Create the example project

The first step is to create the Kedro project using a starter to add the example code and data. Feel free to name your project as you like, but here we will assume the project’s name is get started.

kedro new --starter=pandas-iris

Run the example project

Once you have created the project, to run project-specific Kedro commands, you must navigate to the directory in which it has been created and install the project’s dependencies:

cd get-started
pip install -r src/requirements.txt

You are ready to run the project:

kedro run

Note

The first time you type a kedro command in your new project, you will be asked whether you wish to opt into usage analytics.
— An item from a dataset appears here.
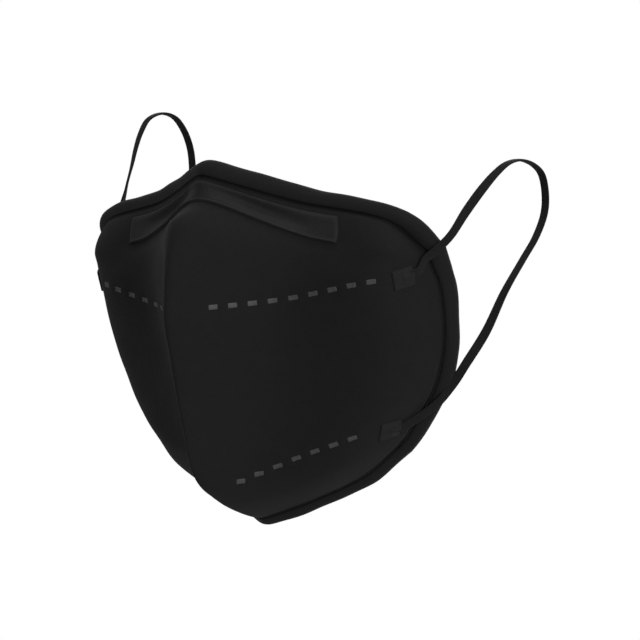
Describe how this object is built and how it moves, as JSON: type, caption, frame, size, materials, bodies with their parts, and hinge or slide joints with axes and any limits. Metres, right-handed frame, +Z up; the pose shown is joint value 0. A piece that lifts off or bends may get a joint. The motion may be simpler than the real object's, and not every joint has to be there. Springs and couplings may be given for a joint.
{
  "type": "fold-flat respirator mask with ear loops",
  "caption": "Cup-like cloth respirator mask with a front fold, a welded border, a bonded nose strip and elastic ear loops held by welded pads.",
  "frame": {"origin": "middle of the face opening, where the border meets the face", "axes": "+Y from the front fold towards the wearer's face, +X towards the wearer's left, +Z up"},
  "size_m": [0.1482, 0.1171, 0.1397],
  "materials": {
    "mask_cloth": "matt black non-woven cloth, heat-fused at its welds",
    "strip_cloth": "black non-woven cloth pressed over a flat wire",
    "pad_cloth": "black non-woven tab, embossed by its weld",
    "elastic": "matt black knitted elastic"
  },
  "bodies": {
    "root": {"mask_body": "mask_cloth", "nose_strip": "strip_cloth", "weld_pad_upper_left": "pad_cloth", "weld_pad_upper_right": "pad_cloth", "weld_pad_lower_left": "pad_cloth", "weld_pad_lower_right": "pad_cloth", "ear_loop_left": "elastic", "ear_loop_right": "elastic"}
  },
  "joints": []
}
Your decision is recorded in the .telemetry file so that subsequent calls to kedro in this project do not ask you again.

When the command completes, you should see a log message similar to the following in your console:

[08/09/22 11:23:30] INFO     Model has accuracy of 0.933 on test data.                                        nodes.py:74
                    INFO     Saving data to 'metrics' (MetricsDataSet)...                             data_catalog.py:382
                    INFO     Completed 3 out of 3 tasks                                           sequential_runner.py:85
                    INFO     Pipeline execution completed successfully.                                      runner.py:89

Under the hood: Pipelines and nodes

The example project contains a single pipeline stored in src/get_started/pipeline.py. The pipeline is comprised of nodes that are responsible for splitting the data into training and testing samples, running the 1-nearest neighbour algorithm to make predictions and accuracy-reporting.

The nodes are stored in src/get_started/nodes.py:

Node

Description

Node function name

Split data

Splits the example Iris dataset into train and test samples

split_data

Make Predictions

Makes class predictions (using 1-nearest neighbour classifier and train-test set)

make_predictions

Report accuracy

Reports the accuracy of the predictions performed by the previous node.

report_accuracy

Visualise the project

This is a swift introduction to show how to visualise the project with Kedro-Viz. See the visualisation documentation for more detail.

In your terminal type the following:

kedro viz

This command automatically opens a browser tab to serve the visualisation at http://127.0.0.1:4141/.

You should see the following, which you can explore to learn more about the pipeline, nodes and datasets:

To exit the visualisation, close the browser tab. To regain control of the terminal, enter ⌘+c on Mac or Ctrl+c on Windows or Linux machines.